I would not consider miners the decider of what is an altcoin or not. Miners do not have that power. The economic majority does. If the 148 chain is higher valued than the legacy chain, I would certainly consider it Bitcoin. If it's only used by a few people, then it's probably an alt-coin. I would still use it as an alt-coin - It has the advantages I list above (cannot get wiped out, unlike legacy, has SegWit, bigger blocks, no hostile miners).
I would recommend reading uasf.co for more information (I'm the author of a lot of it).

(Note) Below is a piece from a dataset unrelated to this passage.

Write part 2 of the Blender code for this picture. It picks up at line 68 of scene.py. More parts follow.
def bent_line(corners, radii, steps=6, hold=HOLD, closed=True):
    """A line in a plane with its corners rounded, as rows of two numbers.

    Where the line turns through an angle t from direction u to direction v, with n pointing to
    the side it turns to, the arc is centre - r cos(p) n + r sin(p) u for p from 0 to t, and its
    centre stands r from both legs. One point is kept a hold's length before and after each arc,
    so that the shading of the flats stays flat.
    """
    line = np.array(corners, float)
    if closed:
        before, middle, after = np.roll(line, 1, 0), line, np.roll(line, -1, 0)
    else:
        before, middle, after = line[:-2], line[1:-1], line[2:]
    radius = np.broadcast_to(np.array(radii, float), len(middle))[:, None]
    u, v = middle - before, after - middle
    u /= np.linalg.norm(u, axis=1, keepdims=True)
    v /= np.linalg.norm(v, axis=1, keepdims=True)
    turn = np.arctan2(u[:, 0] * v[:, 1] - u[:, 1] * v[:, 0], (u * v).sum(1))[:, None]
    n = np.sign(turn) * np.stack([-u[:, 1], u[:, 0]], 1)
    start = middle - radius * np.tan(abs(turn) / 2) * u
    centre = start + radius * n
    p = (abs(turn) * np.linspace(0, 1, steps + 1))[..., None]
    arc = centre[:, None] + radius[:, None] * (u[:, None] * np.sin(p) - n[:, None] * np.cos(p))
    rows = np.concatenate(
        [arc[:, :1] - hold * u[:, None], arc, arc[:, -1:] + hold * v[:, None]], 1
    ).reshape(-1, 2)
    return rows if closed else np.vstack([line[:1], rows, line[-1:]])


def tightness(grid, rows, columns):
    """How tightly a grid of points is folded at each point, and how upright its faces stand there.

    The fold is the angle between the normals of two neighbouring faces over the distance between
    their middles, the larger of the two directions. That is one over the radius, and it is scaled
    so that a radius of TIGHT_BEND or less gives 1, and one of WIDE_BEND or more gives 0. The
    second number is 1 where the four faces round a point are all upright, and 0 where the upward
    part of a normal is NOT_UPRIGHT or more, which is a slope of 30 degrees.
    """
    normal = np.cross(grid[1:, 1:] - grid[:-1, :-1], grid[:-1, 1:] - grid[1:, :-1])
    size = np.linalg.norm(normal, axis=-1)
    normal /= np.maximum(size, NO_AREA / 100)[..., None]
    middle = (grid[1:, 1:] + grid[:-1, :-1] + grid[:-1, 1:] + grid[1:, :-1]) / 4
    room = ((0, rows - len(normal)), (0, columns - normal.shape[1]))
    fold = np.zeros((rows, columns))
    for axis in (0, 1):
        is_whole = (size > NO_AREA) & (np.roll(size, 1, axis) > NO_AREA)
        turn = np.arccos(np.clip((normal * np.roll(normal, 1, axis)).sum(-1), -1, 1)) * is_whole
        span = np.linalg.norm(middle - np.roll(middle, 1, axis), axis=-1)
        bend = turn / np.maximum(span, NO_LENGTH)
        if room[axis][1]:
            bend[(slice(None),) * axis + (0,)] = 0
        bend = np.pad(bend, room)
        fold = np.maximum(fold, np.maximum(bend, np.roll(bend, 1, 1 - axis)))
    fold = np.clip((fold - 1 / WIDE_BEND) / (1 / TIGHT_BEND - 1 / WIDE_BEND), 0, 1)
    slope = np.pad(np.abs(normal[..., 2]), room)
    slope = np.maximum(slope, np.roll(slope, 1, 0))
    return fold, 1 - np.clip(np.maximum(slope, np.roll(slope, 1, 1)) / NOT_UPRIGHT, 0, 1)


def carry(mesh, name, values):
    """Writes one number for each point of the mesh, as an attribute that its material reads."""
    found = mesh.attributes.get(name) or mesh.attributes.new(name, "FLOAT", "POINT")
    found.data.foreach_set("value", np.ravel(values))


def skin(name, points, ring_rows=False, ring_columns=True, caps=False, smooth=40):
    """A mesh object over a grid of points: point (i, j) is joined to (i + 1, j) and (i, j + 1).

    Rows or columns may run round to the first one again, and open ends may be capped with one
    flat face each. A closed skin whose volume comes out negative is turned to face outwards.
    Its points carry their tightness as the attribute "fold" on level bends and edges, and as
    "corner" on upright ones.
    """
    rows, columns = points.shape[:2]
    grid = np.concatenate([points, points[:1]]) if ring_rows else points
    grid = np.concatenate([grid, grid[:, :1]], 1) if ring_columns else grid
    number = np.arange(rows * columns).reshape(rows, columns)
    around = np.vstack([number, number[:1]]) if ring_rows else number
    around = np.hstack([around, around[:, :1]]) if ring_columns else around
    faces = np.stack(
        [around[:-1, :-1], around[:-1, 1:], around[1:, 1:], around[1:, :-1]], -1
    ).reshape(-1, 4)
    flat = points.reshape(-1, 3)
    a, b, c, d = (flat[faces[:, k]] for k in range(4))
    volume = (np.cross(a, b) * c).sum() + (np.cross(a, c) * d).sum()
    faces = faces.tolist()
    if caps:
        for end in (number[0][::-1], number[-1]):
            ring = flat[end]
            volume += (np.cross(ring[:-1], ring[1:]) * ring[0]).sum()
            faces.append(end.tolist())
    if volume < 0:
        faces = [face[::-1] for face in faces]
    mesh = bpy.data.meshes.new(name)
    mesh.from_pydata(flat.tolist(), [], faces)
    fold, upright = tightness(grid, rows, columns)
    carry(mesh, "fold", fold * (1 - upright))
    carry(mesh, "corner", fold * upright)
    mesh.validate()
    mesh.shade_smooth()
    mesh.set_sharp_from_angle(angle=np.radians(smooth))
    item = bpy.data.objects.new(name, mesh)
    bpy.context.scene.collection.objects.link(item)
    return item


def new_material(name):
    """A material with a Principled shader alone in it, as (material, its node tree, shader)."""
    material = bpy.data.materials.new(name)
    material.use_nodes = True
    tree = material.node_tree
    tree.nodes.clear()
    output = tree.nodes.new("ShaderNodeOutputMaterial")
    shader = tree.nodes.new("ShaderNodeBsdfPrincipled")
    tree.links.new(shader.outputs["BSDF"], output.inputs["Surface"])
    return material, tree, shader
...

I've had numerous discussions with the author of BIP148 and BIP149, Shaolinfry, so I have given him a great deal of feedback and understand quite a bit of the motivations.
If you do have any more questions, I'd be happy to answer.
If you are unsure about BIP148, I would recommend strongly to make sure you control your coins with your own private keys (use a wallet like Bitcoin Core, Electrum, etc...), rather than a trusted third party like Coinbase. If Coinbase is unprepared, which from all signs it appears that they are, they could have a massive loss and be unable to ever pay back what they lose. Even if it's a small risk, you are better off keeping your own coins, sitting tight, and seeing what happens before you act.
Another thing to mention - most transactions you send after August 1 will be valid on BOTH chains. This means that if you send legacy coins, you also will be sending BIP148 coins to the same place. There are protections to split them, but it will take about a day to be able to use them, and you will have to actively seek them out. I would recommend being extremely cautious in the week up to and after Aug 1. I would also anticipate a huge rush of getting coins out of 3rd party sites leading up to Aug 1, so be sure you do it well in advance or expect to pay a large fee.